Tang Xianzu’s and what is known as the Linchuan, or Yu Ming Tang dramatic style had a profound impact on Chinese literary history, inspiring major playwright for generations to come. This weekend you’ll have the rare opportunity of seeing his greatest work “The Peony Pavilion” set to Kunqu opera, a musical form best suited to express the exquisite subtleties in Tang’s writing. This is the “Young Lover’s Edition”, developed by renown writer Bai Xianyong and Souzhou Kunqu Opera, a version that has a modern feel in the set design and stylistic expression whilst keeping to traditional musical form and costume. Even with performances over three nights and nine hours, Bai has condensed the play from the original 55 to 29 acts, retaining the essence of the original work. Kunqu was on its way of obsolescence in China when it became listed a UNESCO Heritage in 2001. This prompted a revival and the “Young Lover’s Edition” has been exceptionally well received since the beginning of its first tour in 2004 with several generations of young musicians having undergone “the devil’s training programme” under retired masters of Kunqu.
The older generation passing on their skills to the younger one, adapting the art form so it survives and evolves. That’s how it ought to be.
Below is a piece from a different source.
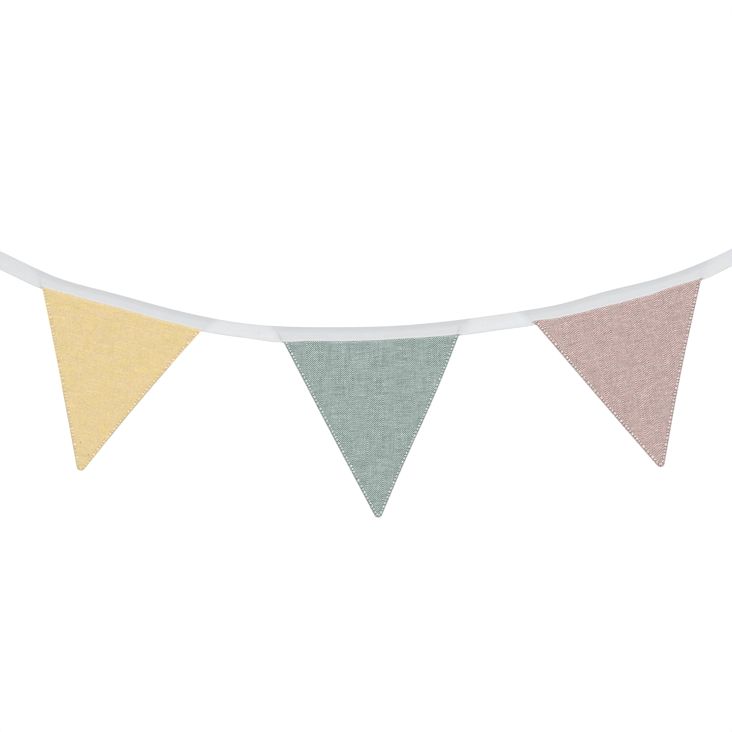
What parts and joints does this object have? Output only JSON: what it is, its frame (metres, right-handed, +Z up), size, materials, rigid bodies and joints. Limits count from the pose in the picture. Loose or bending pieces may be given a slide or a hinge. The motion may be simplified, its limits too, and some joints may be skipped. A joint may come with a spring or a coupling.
{
  "type": "fabric bunting",
  "caption": "Fabric bunting: triangular herringbone cotton pennants in yellow, grey-green and dusty pink, hung point down from a folded white binding tape.",
  "frame": {"origin": "where a pin or clip holds the left end of the tape, halfway down its width, in the middle of its thickness", "axes": "+X along the bunting from its left end to its right as seen from the front, +Z up, -Y its front"},
  "size_m": [0.6661, 0.0113, 0.2355],
  "materials": {
    "tape_cotton": "plain white cotton binding, matt",
    "yellow_herringbone": "soft yellow slubbed cotton herringbone, matt",
    "green_herringbone": "grey-green slubbed cotton herringbone, matt",
    "pink_herringbone": "dusty pink slubbed cotton herringbone, matt"
  },
  "bodies": {
    "root": {"binding_tape": "tape_cotton", "pennant_yellow": "yellow_herringbone", "pennant_green": "green_herringbone", "pennant_pink": "pink_herringbone"}
  },
  "joints": []
}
The process having been interrupted in China’s past, I am very happy to see it now picking up and continuing, into China’s future.
 The highest form of examination for the imperial civil service.
 The repression or moderation of desires was promoted by Cheng Zhu, the mainstream thinking at the time.
 The “Hua Ben” literary form originated from storytelling entertainment in teahouses during the Song Dynasty and matured during the Yuan.